Each line from the start of the data below through the one containing "from FreeCAD import Vector" must be reproduced exactly.

★ ★ ★

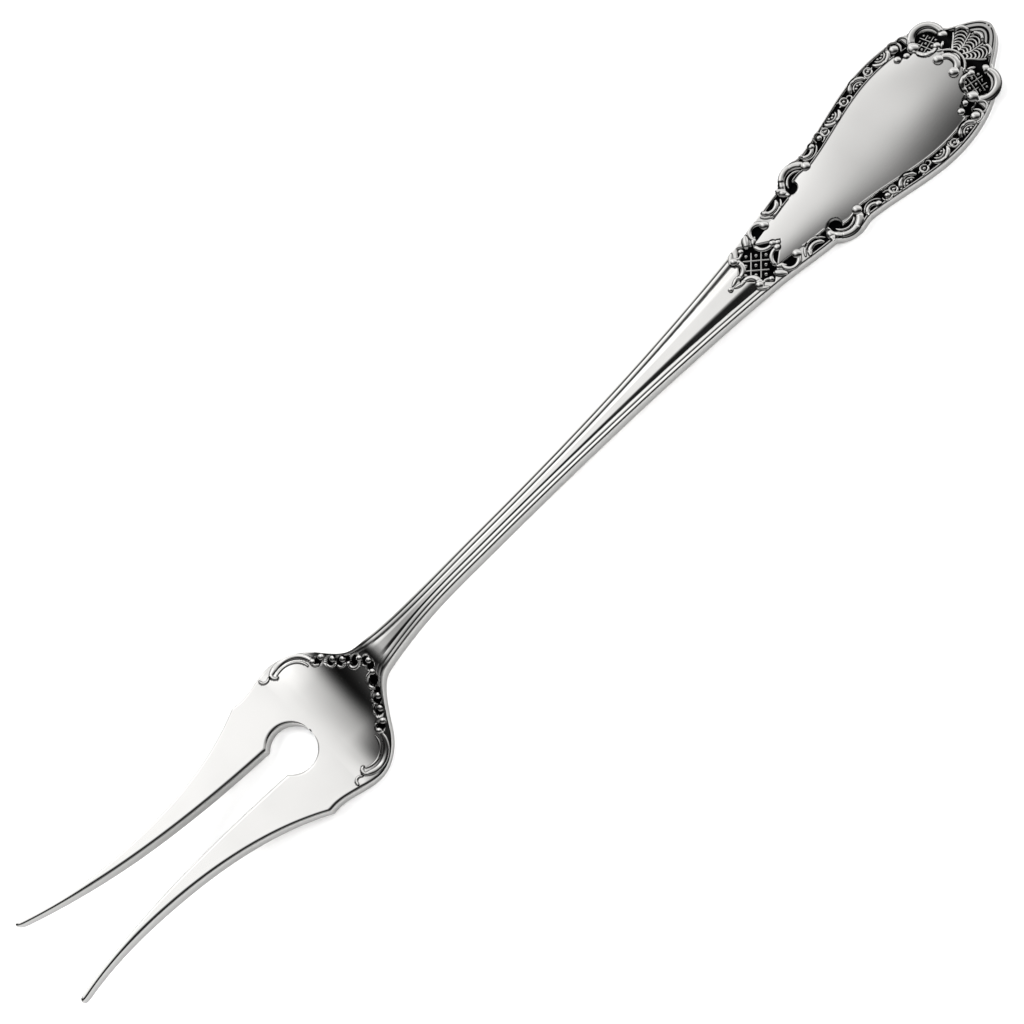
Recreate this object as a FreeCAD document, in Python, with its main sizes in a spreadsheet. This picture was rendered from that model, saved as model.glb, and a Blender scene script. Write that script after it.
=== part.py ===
import FreeCAD, Part
import math
import os

from FreeCAD import Vector

# A two-tined serving fork, blanked, pierced and pressed from one piece of silver alloy.
# X runs along the fork, tines towards -X and handle towards +X. Y runs across, Z is up.
# The fork lies on its back, as on a table: the heel of the bowl and the back of the handle touch Z = 0.
# The origin is on the table, under the middle of the fork's length.

doc = FreeCAD.newDocument("serving_fork")
sheet = doc.addObject("Spreadsheet::Sheet", "Sizes")

# Every driving size: alias, value in millimetres or degrees, what it is.
SIZES = [
    # Stretches that follow each other from the tine tips to the end of the handle.
    ("tip_length", 18.6, "tine tips to the waist of the tines"),
    ("tine_length", 29.3, "waist of the tines to the centre of the eye"),
    ("heel_length", 6.7, "centre of the eye to the widest part of the bowl"),
    ("flank_length", 6.4, "widest part of the bowl to the middle of its flank"),
    ("root_length", 6.3, "middle of the flank to the root of the shaft"),
    ("neck_length", 24.7, "root of the shaft to its slimmest part"),
    ("shaft_length", 59.7, "slimmest part of the shaft to the middle of the trellis"),
    ("throat_length", 11.1, "middle of the trellis to the foot of the collar"),
    ("collar_length", 3.9, "foot of the collar to its top"),
    ("dip_length", 2.8, "top of the collar to the dip behind it"),
    ("medallion_length", 16.3, "dip to the widest part of the medallion"),
    ("crown_length", 13.3, "widest part of the medallion to the notch beside the shell"),
    ("shell_length", 4.9, "notch to the end of the handle"),
    # Half widths of the outline, and the angles at which it passes them.
    ("tip_half_spread", 8.35, "middle of a tine tip from the centre line"),
    ("waist_half_width", 6.05, "outer edge of the tines where they stand closest"),
    ("shoulder_half_width", 12.1, "outer corner where a tine meets the bowl"),
    ("bowl_half_width", 13.2, "widest part of the bowl"),
    ("flank_half_width", 9.3, "middle of the flank of the bowl"),
    ("root_half_width", 3.1, "root of the shaft"),
    ("shaft_half_width", 1.93, "slimmest part of the shaft"),
    ("throat_half_width", 4.7, "shaft at the trellis"),
    ("foot_half_width", 6.4, "foot of the collar"),
    ("collar_half_width", 8.15, "top of the collar"),
    ("dip_half_width", 7.85, "dip behind the collar"),
    ("medallion_half_width", 10.8, "widest part of the medallion"),
    ("notch_half_width", 5.0, "notch beside the shell"),
    ("tip_angle", -19.0, "outer edge at the tine tips"),
    ("shoulder_angle", 29.0, "tine edge at the shoulder corner"),
    ("lobe_angle", -14.0, "bowl edge at the shoulder corner"),
    ("flank_angle", -56.0, "bowl edge in the middle of its flank"),
    ("root_angle", -11.0, "edge at the root of the shaft"),
    ("throat_angle", 6.0, "shaft edge at the trellis"),
    ("foot_angle", 50.0, "rise of the collar at its foot"),
    ("dip_angle", 8.5, "medallion edge at the dip"),
    ("notch_angle", -64.0, "medallion edge at the notch"),
    ("shell_angle", -38.0, "shell edge at the notch"),
    # The opening between the tines.
    ("gap_angle", -16.5, "inner edge of a tine at its tip"),
    ("slot_half_width", 2.7, "gap between the tines where it meets the eye"),
    ("tip_width", 0.9, "width of a tine just behind its rounded tip"),
    ("eye_radius", 4.3, "round eye at the root of the tines"),
    ("shoulder_setback", 2.0, "shoulder corner in front of the centre of the eye"),
    # Lift of the back above the table, and thickness of the metal.
    ("tip_lift", 11.7, "back of the tine tips"),
    ("waist_lift", 6.5, "back of the tines at their waist"),
    ("eye_lift", 0.9, "back of the bowl beside the eye"),
    ("flank_lift", 0.95, "back of the bowl in the middle of its flank"),
    ("root_lift", 3.0, "back at the root of the shaft"),
    ("shaft_lift", 3.1, "back of the slimmest shaft"),
    ("throat_lift", 0.8, "back under the trellis"),
    ("tip_thickness", 1.9, "tine tips"),
    ("tine_thickness", 2.8, "tines at their waist"),
    ("heel_thickness", 2.3, "bowl at the heel"),
    ("shaft_thickness", 2.6, "neck and shaft"),
    ("handle_thickness", 2.3, "handle under the medallion"),
    ("medallion_crown", 0.45, "rise of the middle of the medallion over its edge"),
    ("medallion_reach", 17.0, "middle of the medallion's dome to where it sinks into the front, along the fork"),
    # Threads that run along both edges of the shaft.
    ("thread_width", 0.72, "width of one thread"),
    ("thread_depth", 0.28, "depth of the groove between threads"),
    ("groove_width", 0.4, "width of a groove at the surface"),
    ("thread_start", 3.0, "start of the threads in front of the root of the shaft"),
    ("thread_stop", 2.2, "end of the threads in front of the middle of the trellis"),
    # Pressed ornament.
    ("ground_depth", 0.4, "sunk ground between the scrolls, below the front"),
    ("scroll_rise", 0.3, "tops of the scrolls above the front"),
    ("rim_width", 0.35, "plain rim outside the border"),
    ("border_width", 1.75, "sunk border inside the rim"),
    ("lattice_pitch", 1.6, "studs of the trellis along a bar"),
    ("stud_radius", 0.3, "stud of the trellis"),
    ("petal_radius", 1.45, "crescent petal of the border"),
    ("petal_width", 0.4, "width of a petal's edge"),
    ("bead_radius", 0.4, "bead in the hollow of a petal"),
    ("knop_radius", 0.5, "knop between two petals"),
    ("fan_setback", 8.5, "centre of the shell's ribs in front of the end"),
    ("rib_width", 0.3, "rib of the shell"),
    ("rib_start", 2.4, "centre of the shell to the start of its ribs"),
    ("shell_ground_radius", 4.9, "centre of the shell to the rim of its ground"),
    ("shell_half_angle", 46.0, "half of the angle that the shell fans out over"),
]
for row, (alias, value, meaning) in enumerate(SIZES, start=1):
    sheet.set(f"A{row}", meaning)
    sheet.set(f"B{row}", str(value))
    sheet.setAlias(f"B{row}", alias)
doc.recompute()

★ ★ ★

_EXERCISE RESULT_:
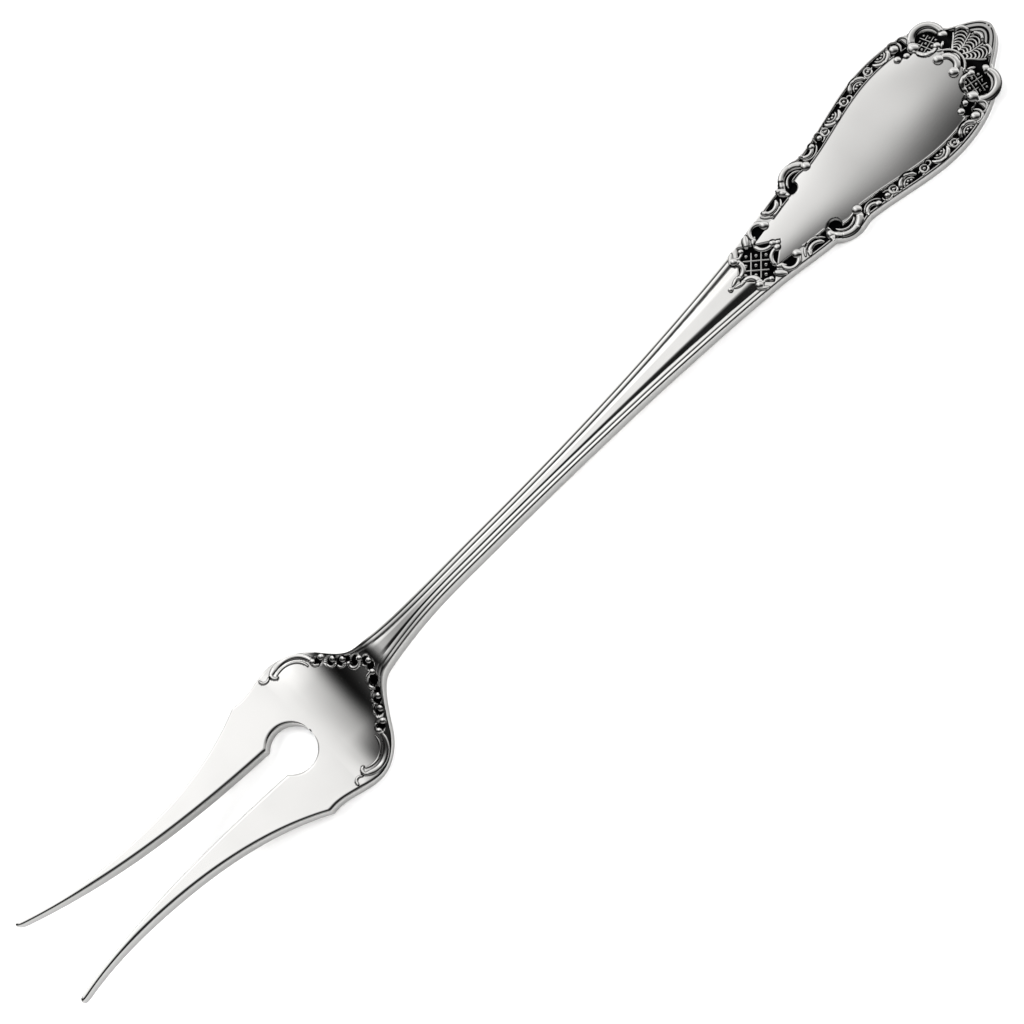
Recreate this object as a FreeCAD document, in Python, with its main sizes in a spreadsheet. This picture was rendered from that model, saved as model.glb, and a Blender scene script. Write that script after it.
=== part.py ===
import FreeCAD, Part
import math
import os

from FreeCAD import Vector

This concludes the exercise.